We know that inflation is coming. So in order to best prepare for it, who would you turn to for financial advice for a calmer and safer financial future?
Would you turn to:
Person A, who has a lot of theoretical knowledge and shines with explanations of problems and solutions on social networks?
Person B, who has a lot of knowledge, is financially doing very well and has tons of successful investment stories?
Or Person C, who is now in a good financial position and doing well despite going bankrupt years ago?
Nowadays, we are attracted mainly to the first two models. Maybe it’s beacuse of the capitalist society, which glorifies success, or because of social networks and the media, which paints us an ideal portrait.
We make decisions, buy products and services based on success, charisma and the emotions people trigger in us. What we don’t know is what’s behind the scenes.
We do not know that Person A, despite his deep financial knowledge and charisma, is deep into credits and loans. We don’t see that Person B, despite all the money and wealth, is lonely, unhappy and dissatisfied with life in general. And we don’t realize that person C, despite not having such charm and being less wealthy, is much happier and satisfied with life than both.
Maybe the cause and reason for his happiness and satisfaction with life is the fall, defeat or failure that he/she experienced through bankruptcy. Bankruptcy gave Person C something that the other two persons don’t possess: the experience and knowledge of what it’s like to fail, how to pick yourself up and win again.
I would venture to say that Person C has something more to offer: knowledge, experience and values that cannot be learned or bought — the experience and knowledge of what it’s like to fall, what it’s like to be at the bottom, how to put yourself back together and then get back up again.
In today’s time and age, due to the fast and “short attention span” kind of society, the information overload, in the world of experts where almost every others person is some kind of “expert” and “consultant”, and the absence of deep personal knowledge and life experiences, such knowledge and experience that person C has is something invaluable.
“Gnowing”: The Real Kind of Knowledge
The ancient Greeks had two words for knowledge and knowing: eídein and gnosis. The first word was used for intellectual knowledge, while the second signified knowledge gained through experience.
Some languages have preserved this distinction to this day:
Italian distinguishes between sapere and in conoscere,
French distinguishes between savoir and connaître,
Spanish distinguishes between saber and conocer,
German distinguishes between wissen and kennen.
With the first words, we describe and communicate intellectual knowledge and understanding, and with the others the knowledge we have accumulated through personal experiences.
The English doesn’t have that distinction, but we could call this personal knowledge “Gnowing”.
It is precisely because of this deep personal knowledge that the most compassionate are those who have gone through severe emotional hardships, the most motivated and driven are those who have recovered from a serious injury or illness, and the happiest are those who have been unhappy for a long time.
And we come to this deep personal knowledge through experience — most often through failure and defeat.

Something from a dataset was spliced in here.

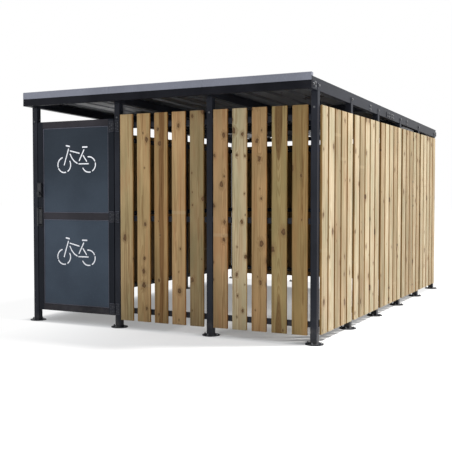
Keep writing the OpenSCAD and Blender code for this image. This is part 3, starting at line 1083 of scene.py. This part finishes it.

Failure is the way to grow
Failure is the way to grow and become better — although sometimes it’s so f*cking hard to come to this realization and use failure to our advantage instead of using it against ourselves — to feel grateful and that I’d happened for us, instead of feeling guilty and ashamed that we failed.
I’ve never been good at this… I’ve always taken failure as something personal — I’ve usually felt like I didn’t succeed, that I’m a failure, that nothing will ever become of me, I’ll never become nobody and that I’m never going to succeed.
It’s the same with my burnout experience: I carry a lot of guilt and shame inside of me from my experience with burnout.
It started when I first burned out, then as I was improving my condition it got a bit better, but now the last half a year as I’m struggling, it got worse once again.
I feel guilty and ashamed that I burned out in the first place. I feel guilty and ashamed that I had multiple burnout episodes since then and that I should have known better. I feel guilty and ashamed that I still struggle with it even though I study the topic, write and teach about it.
But I should embrace the failures and feel grateful for them: because each failure has taught me so much that I probably wouldn’t have learned if it wouldn’t have happened.
In each failure I gained experiences that will serve me in my life and mission.
How to reframe failure and use it to grow and become better
Reframing is not easy and it doesn’t happen overnight.
I am working hard to make the mental shift to no longer see defeat as a failure, but as a source of important personal experiences and deep knowledge that I will be able to use in my life and share with others.
The way I see it and the way I try to approach this is In order to transform the idea of failure and use it for our growth, is to work on two things:
1. To pick ourselves up and recover from failure and start working towards our goal again
2. Focusing on the mind and making a mental shift is our thinking that failure is something that happened for us so that we can become better, stronger and wiser.
Remain student of life, take nothing personally and never stop learning!